= To be done =
Transcribe only the lines from the line with "for name, root" through the line with "cad_parts[node].hide_render = cad_parts[node].hide_viewport", exactly, counting both of those lines as part of the stretch.

= Supplied information =
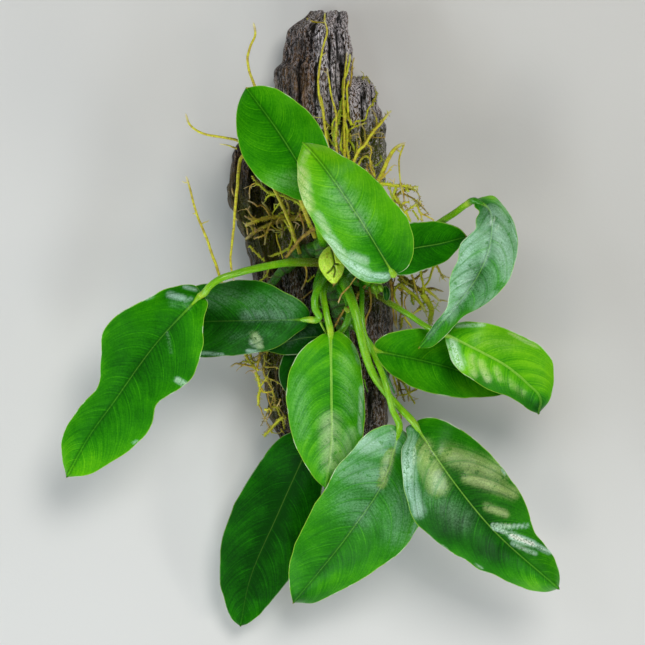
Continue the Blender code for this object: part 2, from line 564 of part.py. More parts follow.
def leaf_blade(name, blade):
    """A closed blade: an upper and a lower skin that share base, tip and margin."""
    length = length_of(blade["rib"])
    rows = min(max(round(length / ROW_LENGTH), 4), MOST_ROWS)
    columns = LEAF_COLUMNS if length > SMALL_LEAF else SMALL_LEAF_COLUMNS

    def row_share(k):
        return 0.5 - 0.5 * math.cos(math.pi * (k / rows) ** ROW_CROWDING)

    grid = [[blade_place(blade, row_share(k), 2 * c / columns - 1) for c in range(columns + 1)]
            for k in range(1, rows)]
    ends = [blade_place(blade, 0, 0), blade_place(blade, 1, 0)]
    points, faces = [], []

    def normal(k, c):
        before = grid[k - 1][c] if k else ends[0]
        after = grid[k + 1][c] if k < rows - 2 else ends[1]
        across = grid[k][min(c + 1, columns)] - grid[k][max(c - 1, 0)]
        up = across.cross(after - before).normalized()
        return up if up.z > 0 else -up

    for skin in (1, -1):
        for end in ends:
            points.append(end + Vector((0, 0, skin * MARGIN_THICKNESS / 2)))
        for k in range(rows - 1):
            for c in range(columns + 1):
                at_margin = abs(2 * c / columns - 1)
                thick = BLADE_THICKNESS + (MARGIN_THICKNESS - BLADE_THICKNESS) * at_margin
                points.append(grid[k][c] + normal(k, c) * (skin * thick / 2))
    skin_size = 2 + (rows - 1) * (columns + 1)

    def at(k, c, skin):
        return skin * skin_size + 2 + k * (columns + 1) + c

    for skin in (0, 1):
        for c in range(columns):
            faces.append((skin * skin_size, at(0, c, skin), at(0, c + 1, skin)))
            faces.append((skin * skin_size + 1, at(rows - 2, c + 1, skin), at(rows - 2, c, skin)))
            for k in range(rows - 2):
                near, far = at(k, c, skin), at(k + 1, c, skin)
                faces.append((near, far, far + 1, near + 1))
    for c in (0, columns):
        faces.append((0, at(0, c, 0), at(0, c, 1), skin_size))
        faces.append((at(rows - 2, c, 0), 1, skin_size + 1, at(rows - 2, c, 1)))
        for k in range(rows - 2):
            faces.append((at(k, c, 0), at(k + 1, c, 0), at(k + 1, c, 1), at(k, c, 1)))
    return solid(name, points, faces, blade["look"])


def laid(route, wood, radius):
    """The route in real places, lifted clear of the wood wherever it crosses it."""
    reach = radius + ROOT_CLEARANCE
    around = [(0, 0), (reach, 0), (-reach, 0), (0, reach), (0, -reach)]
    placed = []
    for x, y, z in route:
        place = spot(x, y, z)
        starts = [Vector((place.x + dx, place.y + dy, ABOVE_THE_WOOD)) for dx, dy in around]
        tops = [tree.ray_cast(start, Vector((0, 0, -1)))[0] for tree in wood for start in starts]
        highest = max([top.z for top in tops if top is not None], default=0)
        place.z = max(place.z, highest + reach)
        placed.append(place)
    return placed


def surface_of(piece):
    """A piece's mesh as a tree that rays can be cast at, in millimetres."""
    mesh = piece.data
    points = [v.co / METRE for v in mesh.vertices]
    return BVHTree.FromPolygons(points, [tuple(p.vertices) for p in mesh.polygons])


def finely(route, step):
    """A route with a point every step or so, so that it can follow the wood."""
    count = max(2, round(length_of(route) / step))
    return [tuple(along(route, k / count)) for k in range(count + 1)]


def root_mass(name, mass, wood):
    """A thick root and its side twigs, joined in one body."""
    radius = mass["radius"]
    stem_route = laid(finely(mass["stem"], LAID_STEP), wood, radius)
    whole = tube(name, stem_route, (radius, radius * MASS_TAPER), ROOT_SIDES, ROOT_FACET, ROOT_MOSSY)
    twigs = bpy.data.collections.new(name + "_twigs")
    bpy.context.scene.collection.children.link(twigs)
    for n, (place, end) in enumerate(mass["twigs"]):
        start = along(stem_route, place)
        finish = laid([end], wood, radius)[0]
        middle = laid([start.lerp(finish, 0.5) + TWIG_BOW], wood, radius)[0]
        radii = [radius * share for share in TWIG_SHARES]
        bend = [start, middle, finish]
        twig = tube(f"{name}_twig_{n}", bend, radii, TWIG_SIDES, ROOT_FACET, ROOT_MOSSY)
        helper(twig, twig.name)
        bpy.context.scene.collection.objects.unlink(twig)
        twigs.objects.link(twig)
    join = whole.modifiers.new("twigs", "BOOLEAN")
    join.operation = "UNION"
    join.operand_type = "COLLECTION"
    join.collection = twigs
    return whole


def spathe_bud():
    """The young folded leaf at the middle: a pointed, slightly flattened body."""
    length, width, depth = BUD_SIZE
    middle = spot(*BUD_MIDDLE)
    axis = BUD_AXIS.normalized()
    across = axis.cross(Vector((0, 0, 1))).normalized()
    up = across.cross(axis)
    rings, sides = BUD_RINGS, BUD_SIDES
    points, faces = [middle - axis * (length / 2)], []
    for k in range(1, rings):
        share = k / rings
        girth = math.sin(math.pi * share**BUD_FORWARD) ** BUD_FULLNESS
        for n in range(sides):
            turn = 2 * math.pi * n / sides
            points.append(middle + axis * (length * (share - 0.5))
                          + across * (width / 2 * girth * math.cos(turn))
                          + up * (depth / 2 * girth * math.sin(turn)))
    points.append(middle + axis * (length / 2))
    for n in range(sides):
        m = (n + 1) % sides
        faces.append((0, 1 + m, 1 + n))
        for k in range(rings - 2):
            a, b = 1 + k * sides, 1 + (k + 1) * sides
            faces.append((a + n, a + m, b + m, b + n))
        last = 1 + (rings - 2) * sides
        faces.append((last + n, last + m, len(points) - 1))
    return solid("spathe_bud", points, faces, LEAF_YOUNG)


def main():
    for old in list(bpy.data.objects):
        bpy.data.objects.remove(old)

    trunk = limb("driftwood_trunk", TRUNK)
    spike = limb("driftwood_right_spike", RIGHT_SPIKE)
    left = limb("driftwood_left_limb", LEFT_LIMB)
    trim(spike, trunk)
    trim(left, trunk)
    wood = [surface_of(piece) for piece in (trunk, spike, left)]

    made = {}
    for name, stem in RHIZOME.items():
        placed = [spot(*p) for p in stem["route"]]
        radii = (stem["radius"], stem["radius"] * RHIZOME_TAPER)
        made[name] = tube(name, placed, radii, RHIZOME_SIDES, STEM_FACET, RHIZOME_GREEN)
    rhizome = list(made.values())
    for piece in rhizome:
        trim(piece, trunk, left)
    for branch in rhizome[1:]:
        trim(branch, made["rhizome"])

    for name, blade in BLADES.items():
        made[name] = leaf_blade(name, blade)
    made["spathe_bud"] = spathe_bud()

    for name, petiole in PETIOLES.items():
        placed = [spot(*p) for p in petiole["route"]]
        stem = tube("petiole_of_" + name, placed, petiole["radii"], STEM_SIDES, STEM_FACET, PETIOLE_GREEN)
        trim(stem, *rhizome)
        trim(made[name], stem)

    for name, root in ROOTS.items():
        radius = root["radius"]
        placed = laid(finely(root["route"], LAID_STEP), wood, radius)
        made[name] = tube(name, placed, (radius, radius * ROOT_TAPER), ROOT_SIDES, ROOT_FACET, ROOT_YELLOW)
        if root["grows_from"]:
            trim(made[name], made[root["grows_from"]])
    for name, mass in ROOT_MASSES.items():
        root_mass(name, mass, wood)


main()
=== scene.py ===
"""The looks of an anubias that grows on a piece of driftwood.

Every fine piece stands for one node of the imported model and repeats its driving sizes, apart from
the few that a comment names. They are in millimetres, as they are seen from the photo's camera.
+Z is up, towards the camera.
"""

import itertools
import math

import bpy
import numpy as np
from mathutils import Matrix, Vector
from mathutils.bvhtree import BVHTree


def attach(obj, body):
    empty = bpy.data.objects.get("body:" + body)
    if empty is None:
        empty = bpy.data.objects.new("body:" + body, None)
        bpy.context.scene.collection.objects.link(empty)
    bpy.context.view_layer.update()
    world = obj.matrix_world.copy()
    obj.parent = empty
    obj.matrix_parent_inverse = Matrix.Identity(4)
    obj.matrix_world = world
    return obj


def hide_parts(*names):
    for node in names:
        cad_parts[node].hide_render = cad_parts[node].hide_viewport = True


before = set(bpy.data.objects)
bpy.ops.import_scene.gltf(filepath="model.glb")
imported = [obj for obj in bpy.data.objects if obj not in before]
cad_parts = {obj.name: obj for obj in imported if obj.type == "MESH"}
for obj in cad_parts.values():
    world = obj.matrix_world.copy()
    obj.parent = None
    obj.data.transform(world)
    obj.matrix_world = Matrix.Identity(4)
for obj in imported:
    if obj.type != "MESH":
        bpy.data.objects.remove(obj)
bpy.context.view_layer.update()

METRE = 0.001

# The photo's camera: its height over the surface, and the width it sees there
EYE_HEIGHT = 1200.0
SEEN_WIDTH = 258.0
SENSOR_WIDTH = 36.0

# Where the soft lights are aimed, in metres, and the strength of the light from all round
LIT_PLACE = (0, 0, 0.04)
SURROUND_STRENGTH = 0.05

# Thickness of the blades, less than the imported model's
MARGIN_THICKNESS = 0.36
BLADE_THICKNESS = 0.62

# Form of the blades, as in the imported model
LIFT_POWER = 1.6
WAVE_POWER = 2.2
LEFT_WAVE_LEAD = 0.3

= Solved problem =
    for name, root in ROOTS.items():
        radius = root["radius"]
        placed = laid(finely(root["route"], LAID_STEP), wood, radius)
        made[name] = tube(name, placed, (radius, radius * ROOT_TAPER), ROOT_SIDES, ROOT_FACET, ROOT_YELLOW)
        if root["grows_from"]:
            trim(made[name], made[root["grows_from"]])
    for name, mass in ROOT_MASSES.items():
        root_mass(name, mass, wood)


main()
=== scene.py ===
"""The looks of an anubias that grows on a piece of driftwood.

Every fine piece stands for one node of the imported model and repeats its driving sizes, apart from
the few that a comment names. They are in millimetres, as they are seen from the photo's camera.
+Z is up, towards the camera.
"""

import itertools
import math

import bpy
import numpy as np
from mathutils import Matrix, Vector
from mathutils.bvhtree import BVHTree


def attach(obj, body):
    empty = bpy.data.objects.get("body:" + body)
    if empty is None:
        empty = bpy.data.objects.new("body:" + body, None)
        bpy.context.scene.collection.objects.link(empty)
    bpy.context.view_layer.update()
    world = obj.matrix_world.copy()
    obj.parent = empty
    obj.matrix_parent_inverse = Matrix.Identity(4)
    obj.matrix_world = world
    return obj


def hide_parts(*names):
    for node in names:
        cad_parts[node].hide_render = cad_parts[node].hide_viewport = True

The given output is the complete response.